PROBLEM TO SOLVE →
Every line that holds "points" should be shown.

AVAILABLE DATA →
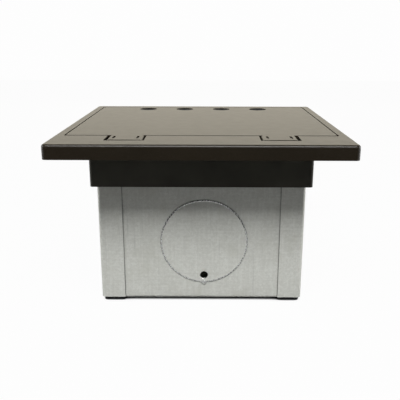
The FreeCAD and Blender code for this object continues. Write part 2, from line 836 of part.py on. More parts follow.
def make_outlet_housing():
    """Rear moulding of a power outlet, with a chamber behind each slot."""
    front = bracket_sheet + strap_sheet
    shape = block(front, front + housing_depth, -housing_width / 2, housing_width / 2,
                  -housing_length / 2, housing_length / 2)
    chamber_depth = contact_depth + contact_clearance
    for chamber in blade_openings(front, chamber_depth, contact_width + contact_clearance,
                                  contact_length + contact_clearance):
        shape = shape.cut(chamber)
    for chamber in earth_openings(front, chamber_depth, earth_hole_radius + contact_clearance):
        shape = shape.cut(chamber)
    return shape


def make_outlet_contacts():
    """Brass clips behind the blade slots, each slit down the middle for a blade."""
    front = bracket_sheet + strap_sheet + contact_clearance
    clips = blade_openings(front, contact_depth, contact_width, contact_length)
    slits = blade_openings(front, contact_depth - contact_web, blade_slot_width, contact_length)
    return [clip.cut(slit) for clip, slit in zip(clips, slits)]


def make_terminal_screws():
    """Terminal screws along both sides of one outlet's housing."""
    x = bracket_sheet + strap_sheet + housing_depth / 2
    screws = []
    for sign in (-1, 1):
        for z in (-terminal_spacing / 2, terminal_spacing / 2):
            screws.append(rod(terminal_radius, (x, sign * housing_width / 2, z), terminal_height,
                              (0, sign, 0)))
    return screws


# ---------------------------------------------------------------- data ports
def port_centres():
    """Height of each data port above the middle of its insert."""
    return [-port_pitch / 2, port_pitch / 2]


def cover_axis(centre):
    """X and Z of the pin that a port's dust cover swings on."""
    x = -insert_proud - cover_gap - cover_barrel_radius
    z = centre + cover_length / 2 + cover_barrel_radius
    return x, z


def make_data_insert():
    """Plastic insert with a flange behind the bracket, two port holes and pin lugs."""
    start = bracket_sheet
    flange = block(start, start + insert_flange, -strap_width / 2, strap_width / 2,
                   -strap_length / 2, strap_length / 2)
    boss = block(-insert_proud, start + insert_flange, -face_width / 2, face_width / 2,
                 -face_length / 2, face_length / 2)
    shape = flange.fuse(boss)
    for centre in port_centres():
        half_width = jack_width / 2 + jack_clearance
        half_height = jack_height / 2 + jack_clearance
        shape = shape.cut(block(-insert_proud, start + insert_flange, -half_width, half_width,
                                centre - half_height, centre + half_height))
        for side in (-1, 1):
            shape = shape.fuse(make_cover_lug(centre, side))
        x, z = cover_axis(centre)
        length = cover_barrel_length + 2 * (cover_lug_gap + cover_lug_width)
        shape = shape.cut(rod(cover_pin_radius, (x, -length / 2, z), length, (0, 1, 0)))
    for offset in (-device_screw_spacing / 2, device_screw_spacing / 2):
        shape = shape.cut(rod(device_screw_radius + running_clearance, (start, 0, offset),
                              insert_flange, (1, 0, 0)))
    return shape


def make_cover_lug(centre, side):
    """Lug on the insert's face that carries one end of a dust cover's pin."""
    x, z = cover_axis(centre)
    near = side * (cover_barrel_length / 2 + cover_lug_gap)
    far = near + side * cover_lug_width
    low = min(near, far)
    nose = rod(cover_barrel_radius, (x, low, z), cover_lug_width, (0, 1, 0))
    neck = block(x, -insert_proud, low, low + cover_lug_width,
                 z - cover_barrel_radius, z + cover_barrel_radius)
    return nose.fuse(neck)


def make_data_jack(centre):
    """Socket module: a block with the plug's opening and its catch notch in front."""
    shape = block(-insert_proud, jack_depth - insert_proud, -jack_width / 2, jack_width / 2,
                  centre - jack_height / 2, centre + jack_height / 2)
    middle = centre + port_drop
    port = block(-insert_proud, port_depth - insert_proud, -port_width / 2, port_width / 2,
                 middle - port_height / 2, middle + port_height / 2)
    catch = block(-insert_proud, port_depth - insert_proud, -catch_width / 2, catch_width / 2,
                  middle - port_height / 2 - catch_height, middle - port_height / 2)
    return shape.cut(port).cut(catch)


def make_jack_pins(centre):
    """Row of gilt contact wires along the roof of one socket."""
    top = centre + port_drop + port_height / 2
    pins = []
    for index in range(jack_pin_count):
        y = (index - (jack_pin_count - 1) / 2) * jack_pin_pitch
        pins.append(block(jack_pin_setback, port_depth - insert_proud, y - jack_pin_size / 2,
                          y + jack_pin_size / 2, top - 2 * jack_pin_size, top))
    return pins


def make_dust_cover(centre):
    """Flap over a port: a plate, a barrel round the pin and a finger lip at the bottom."""
    x, z = cover_axis(centre)
    face = -insert_proud - cover_gap
    low = centre - cover_length / 2
    plate = block(face - cover_thickness, face, -cover_width / 2, cover_width / 2,
                  low, z - cover_barrel_radius)
    neck = block(face - cover_thickness, face, -cover_barrel_length / 2, cover_barrel_length / 2,
                 z - cover_barrel_radius, z)
    barrel = rod(cover_barrel_radius, (x, -cover_barrel_length / 2, z), cover_barrel_length, (0, 1, 0))
    lip = block(face - cover_thickness - cover_lip, face - cover_thickness, -cover_lip_width / 2,
                cover_lip_width / 2, low, low + cover_thickness)
    bore = rod(cover_pin_radius + running_clearance, (x, -cover_barrel_length / 2, z),
               cover_barrel_length, (0, 1, 0))
    return plate.fuse(neck).fuse(barrel).fuse(lip).cut(bore).removeSplitter()


def make_cover_pin(centre):
    """Pin from lug to lug through a dust cover's barrel."""
    x, z = cover_axis(centre)
    length = cover_barrel_length + 2 * (cover_lug_gap + cover_lug_width)
    return rod(cover_pin_radius, (x, -length / 2, z), length, (0, 1, 0))


# ------------------------------------------------------------------ earthing
def make_earth_lug():
    """Flat ring lug on the floor under the earth screw."""
    x, y = earth_x, earth_y
    half = earth_lug_width / 2
    plate = rod(half, (x, y, floor_top), earth_lug_thickness, (0, 0, 1))
    tail = block(x - half / 2, x + half / 2, y, y + earth_lug_length, floor_top,
                 floor_top + earth_lug_thickness)
    hole = rod(earth_screw_radius + running_clearance, (x, y, floor_top), earth_lug_thickness, (0, 0, 1))
    return plate.fuse(tail).cut(hole)


def make_earth_screw():
    """Hexagon head screw through the lug into the box's floor."""
    x, y = earth_x, earth_y
    seat = floor_top + earth_lug_thickness
    corners = []
    for index in range(7):
        angle = math.radians(60 * index)
        corners.append(FreeCAD.Vector(x + earth_screw_head_radius * math.cos(angle),
                                      y + earth_screw_head_radius * math.sin(angle), seat))
    head = Part.Face(Part.makePolygon(corners)).extrude(FreeCAD.Vector(0, 0, earth_screw_head_height))
    return head.fuse(rod(earth_screw_radius, (x, y, box_bottom), seat - box_bottom, (0, 0, 1)))


# ------------------------------------------------------------------ assembly
def add_shell_parts(parts):
    """Frame, lid, hinges, collar and the steel box."""
    parts["floor_frame"] = make_floor_frame()
    parts["lid_gasket"] = make_lid_gasket()
    parts["lid_plate"] = make_lid_plate()
    parts["hinge_ears"] = group([make_hinge_ear(x) for x in ear_places()])
    parts["hinge_pin_left"] = make_hinge_pin(tongue_centres()[0])
    parts["hinge_pin_right"] = make_hinge_pin(tongue_centres()[1])
    parts["cable_grommets"] = group([make_grommet(x) for x in outlet_places()])
    parts["lid_stiffener_left"] = make_lid_stiffener(-stiffener_spacing / 2)
    parts["lid_stiffener_right"] = make_lid_stiffener(stiffener_spacing / 2)
    parts["collar"] = make_collar()
    parts["collar_screws"] = group([make_collar_screw(*place) for place in collar_screw_places()])
    parts["box_pan"] = make_box_pan()
    parts["side_wall_left"] = make_side_wall(-1)
    parts["side_wall_right"] = make_side_wall(1)
    parts["knockout_front"] = place_knockout(0, knockout_shift)
    parts["knockout_right"] = place_knockout(90, 0)
    parts["knockout_back"] = place_knockout(180, knockout_shift)
    parts["knockout_left"] = place_knockout(270, 0)
    parts["corner_feet"] = group([make_foot(sx, sy) for sx, sy in corner_signs()])


def add_levelling_parts(parts):
    """What hangs the box from the collar and sets its height."""
    places = levelling_places()
    parts["levelling_hangers"] = make_hangers()
    parts["levelling_plates"] = group([make_screw_plate(*place) for place in places])
    parts["levelling_screws"] = group([make_levelling_screw(x, y) for _, _, x, y in places])
    parts["levelling_retainers"] = group([make_retainer(x, y) for _, _, x, y in places])


def add_power_parts(parts):
    """The two power outlets on the left bracket."""
    parts["power_bracket"] = make_device_bracket(-1)
    contacts = []
    terminals = []
    for name, y in zip(("front", "back"), device_places()):
        parts["outlet_face_" + name] = place_device(make_outlet_face(), -1, y)
        parts["outlet_strap_" + name] = place_device(make_strap(), -1, y)
        parts["outlet_housing_" + name] = place_device(make_outlet_housing(), -1, y)
        contacts += [place_device(clip, -1, y) for clip in make_outlet_contacts()]
        terminals += [place_device(screw, -1, y) for screw in make_terminal_screws()]
    parts["outlet_contacts"] = group(contacts)
    parts["terminal_screws"] = group(terminals)


def add_data_parts(parts):
    """The two data inserts on the right bracket, each with two covered sockets."""
    parts["data_bracket"] = make_device_bracket(1)
    pins = []
    cover_pins = []
    for name, y in zip(("front", "back"), device_places()):
        parts["data_insert_" + name] = place_device(make_data_insert(), 1, y)
        for level, centre in zip(("lower", "upper"), port_centres()):
            parts["data_jack_" + name + "_" + level] = place_device(make_data_jack(centre), 1, y)
            parts["dust_cover_" + name + "_" + level] = place_device(make_dust_cover(centre), 1, y)
            pins += [place_device(pin, 1, y) for pin in make_jack_pins(centre)]
            cover_pins.append(place_device(make_cover_pin(centre), 1, y))
    parts["jack_contacts"] = group(pins)
    parts["dust_cover_pins"] = group(cover_pins)


def make_all():
    """Every piece by name."""
    parts = {}
    add_shell_parts(parts)
    add_levelling_parts(parts)
    add_power_parts(parts)
    add_data_parts(parts)
    parts["bracket_screws"] = group([make_bracket_screw(x, y) for x, y in bracket_screw_places()])
    parts["device_screws"] = group(make_device_screws())
    parts["earth_lug"] = make_earth_lug()
    parts["earth_screw"] = make_earth_screw()
    return parts


def export_all():
    """Write one STEP file for each piece."""
    os.makedirs("parts", exist_ok=True)
    for name, shape in make_all().items():
        shape.exportStep("parts/" + name + ".step")


export_all()
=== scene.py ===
"""Floor socket box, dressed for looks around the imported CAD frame.  Metres, +Z up."""
import json
import math
import bmesh
import bpy
import numpy as np
from mathutils import Matrix, Vector


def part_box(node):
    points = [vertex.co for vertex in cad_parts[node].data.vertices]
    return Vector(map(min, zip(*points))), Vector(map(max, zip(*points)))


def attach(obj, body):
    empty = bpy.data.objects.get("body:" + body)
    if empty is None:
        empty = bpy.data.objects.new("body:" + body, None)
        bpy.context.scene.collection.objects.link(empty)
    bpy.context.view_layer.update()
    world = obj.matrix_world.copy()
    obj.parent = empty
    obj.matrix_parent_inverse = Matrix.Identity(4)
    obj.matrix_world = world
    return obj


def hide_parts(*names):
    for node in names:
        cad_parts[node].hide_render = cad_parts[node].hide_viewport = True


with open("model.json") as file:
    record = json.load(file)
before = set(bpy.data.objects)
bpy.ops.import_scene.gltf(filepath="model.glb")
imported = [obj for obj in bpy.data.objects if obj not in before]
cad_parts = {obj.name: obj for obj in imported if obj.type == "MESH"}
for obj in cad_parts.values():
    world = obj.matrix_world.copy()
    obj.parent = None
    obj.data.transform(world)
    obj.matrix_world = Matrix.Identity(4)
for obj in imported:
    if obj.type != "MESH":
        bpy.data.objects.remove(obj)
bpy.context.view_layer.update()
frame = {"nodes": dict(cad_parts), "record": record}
NODES = frame["nodes"]
BODIES = frame["record"]["behaviour"]["bodies"]
MM = 0.001
ACROSS, DEEP, UP = np.eye(3)
SHARP_ANGLE = math.radians(50)
SAME_POINT = 1e-7


# ------------------------------------------------------------- node helpers
def new_finish(name, **shader_values):
    """Material with one Principled shader whose plain sockets are set; returns all three."""
    material = bpy.data.materials.new(name)
    material.use_nodes = True
    tree = material.node_tree
    shader = tree.nodes["Principled BSDF"]
    for key, value in shader_values.items():
        shader.inputs[key.replace("_", " ")].default_value = value
    return material, tree, shader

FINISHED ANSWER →
    points = [vertex.co for vertex in cad_parts[node].data.vertices]
    return Vector(map(min, zip(*points))), Vector(map(max, zip(*points)))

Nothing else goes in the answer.